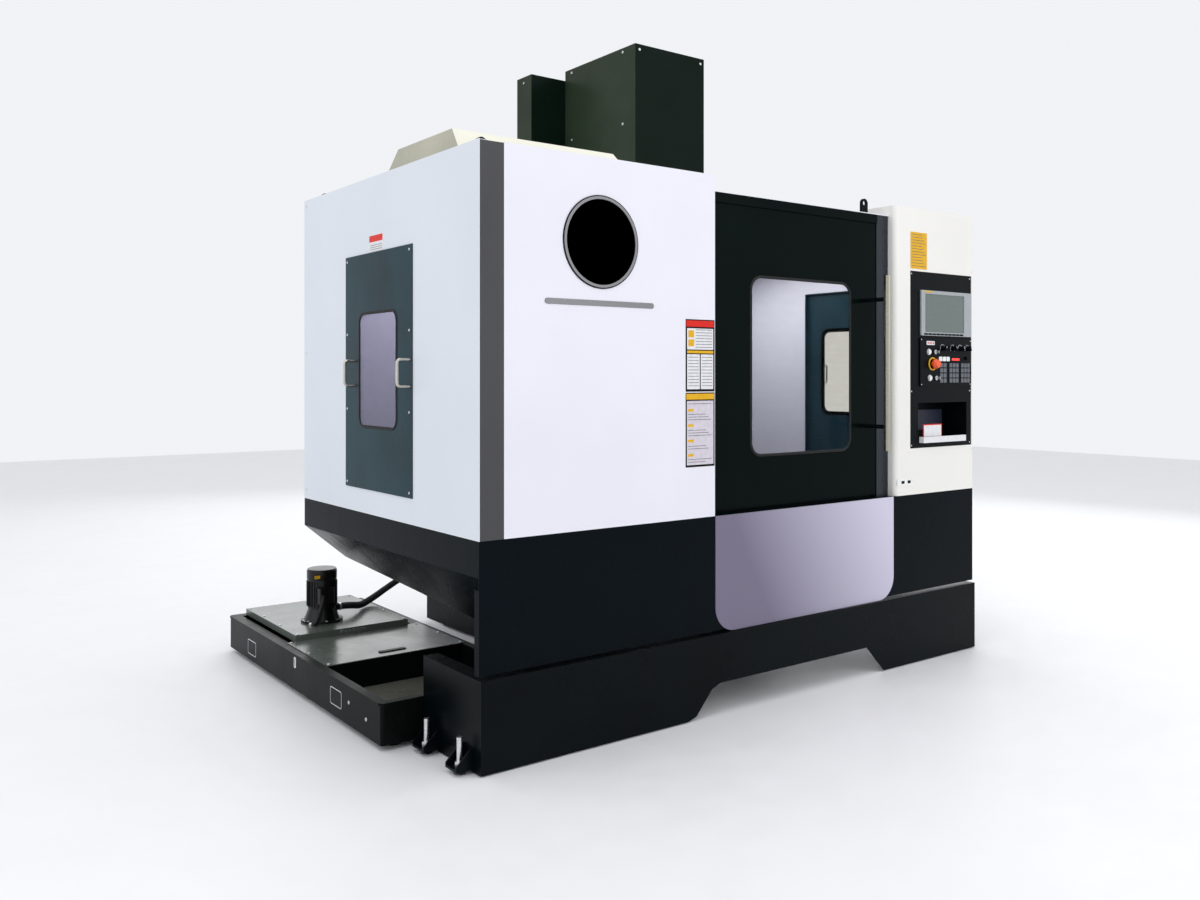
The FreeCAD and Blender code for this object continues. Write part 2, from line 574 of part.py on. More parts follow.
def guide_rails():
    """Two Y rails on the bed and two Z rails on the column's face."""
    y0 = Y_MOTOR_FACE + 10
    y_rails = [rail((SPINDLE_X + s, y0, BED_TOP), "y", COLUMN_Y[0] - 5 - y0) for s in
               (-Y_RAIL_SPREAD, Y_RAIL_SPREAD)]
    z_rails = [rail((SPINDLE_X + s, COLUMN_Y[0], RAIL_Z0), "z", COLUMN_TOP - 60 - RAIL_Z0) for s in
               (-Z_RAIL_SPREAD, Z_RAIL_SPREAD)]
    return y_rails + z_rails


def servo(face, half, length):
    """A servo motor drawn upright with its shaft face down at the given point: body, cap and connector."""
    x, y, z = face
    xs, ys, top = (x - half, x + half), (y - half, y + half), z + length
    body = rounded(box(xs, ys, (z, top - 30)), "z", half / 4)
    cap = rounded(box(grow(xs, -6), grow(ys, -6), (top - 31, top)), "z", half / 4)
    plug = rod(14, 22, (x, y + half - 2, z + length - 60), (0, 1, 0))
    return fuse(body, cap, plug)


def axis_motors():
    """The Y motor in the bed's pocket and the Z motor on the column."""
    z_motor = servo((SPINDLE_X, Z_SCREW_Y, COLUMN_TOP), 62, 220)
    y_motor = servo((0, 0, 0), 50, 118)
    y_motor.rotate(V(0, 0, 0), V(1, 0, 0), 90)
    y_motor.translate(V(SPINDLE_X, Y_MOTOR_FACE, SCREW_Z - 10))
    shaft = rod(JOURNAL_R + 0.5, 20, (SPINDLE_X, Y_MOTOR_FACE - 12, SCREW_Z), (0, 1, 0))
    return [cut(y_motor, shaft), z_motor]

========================

- **Given instruction**
Reproduce every line above without error.

- **The solution**
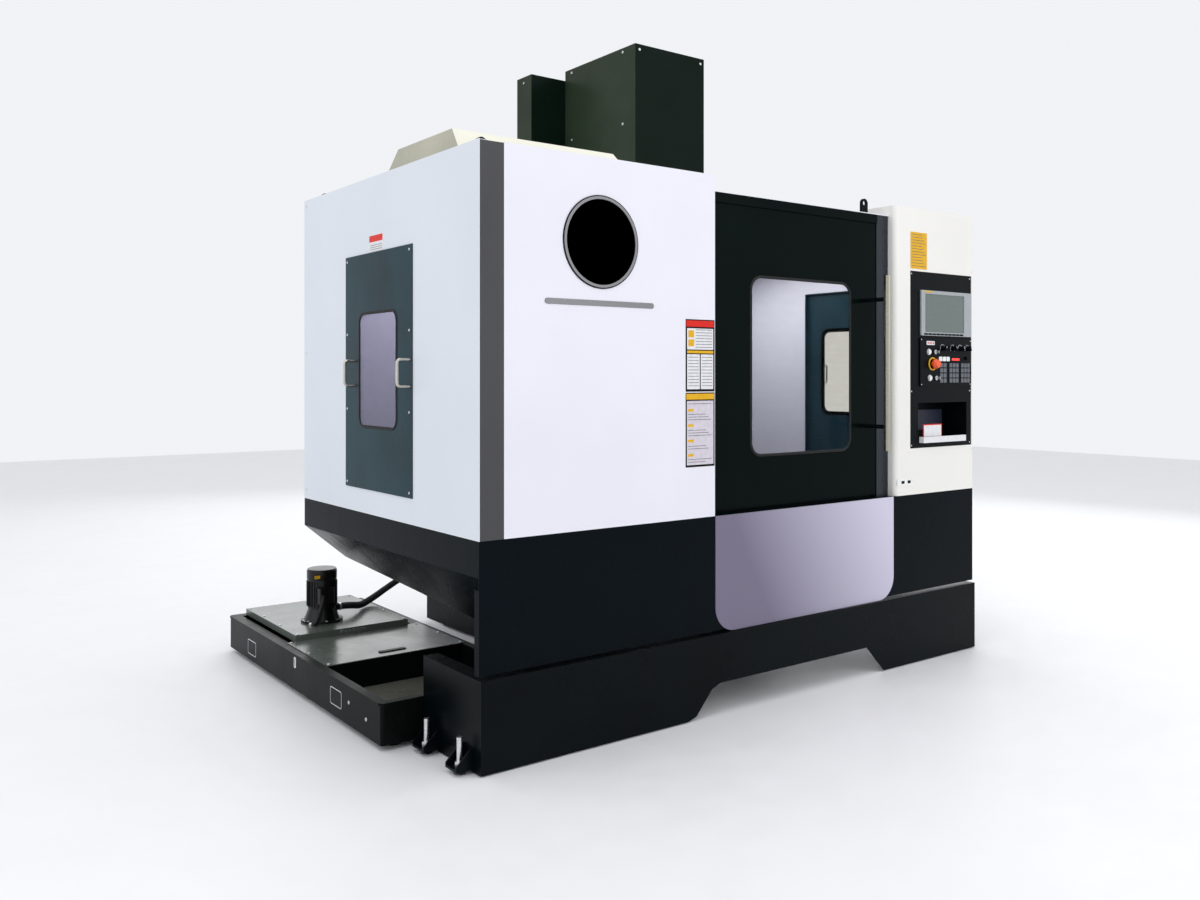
The FreeCAD and Blender code for this object continues. Write part 2, from line 574 of part.py on. More parts follow.
def guide_rails():
    """Two Y rails on the bed and two Z rails on the column's face."""
    y0 = Y_MOTOR_FACE + 10
    y_rails = [rail((SPINDLE_X + s, y0, BED_TOP), "y", COLUMN_Y[0] - 5 - y0) for s in
               (-Y_RAIL_SPREAD, Y_RAIL_SPREAD)]
    z_rails = [rail((SPINDLE_X + s, COLUMN_Y[0], RAIL_Z0), "z", COLUMN_TOP - 60 - RAIL_Z0) for s in
               (-Z_RAIL_SPREAD, Z_RAIL_SPREAD)]
    return y_rails + z_rails


def servo(face, half, length):
    """A servo motor drawn upright with its shaft face down at the given point: body, cap and connector."""
    x, y, z = face
    xs, ys, top = (x - half, x + half), (y - half, y + half), z + length
    body = rounded(box(xs, ys, (z, top - 30)), "z", half / 4)
    cap = rounded(box(grow(xs, -6), grow(ys, -6), (top - 31, top)), "z", half / 4)
    plug = rod(14, 22, (x, y + half - 2, z + length - 60), (0, 1, 0))
    return fuse(body, cap, plug)


def axis_motors():
    """The Y motor in the bed's pocket and the Z motor on the column."""
    z_motor = servo((SPINDLE_X, Z_SCREW_Y, COLUMN_TOP), 62, 220)
    y_motor = servo((0, 0, 0), 50, 118)
    y_motor.rotate(V(0, 0, 0), V(1, 0, 0), 90)
    y_motor.translate(V(SPINDLE_X, Y_MOTOR_FACE, SCREW_Z - 10))
    shaft = rod(JOURNAL_R + 0.5, 20, (SPINDLE_X, Y_MOTOR_FACE - 12, SCREW_Z), (0, 1, 0))
    return [cut(y_motor, shaft), z_motor]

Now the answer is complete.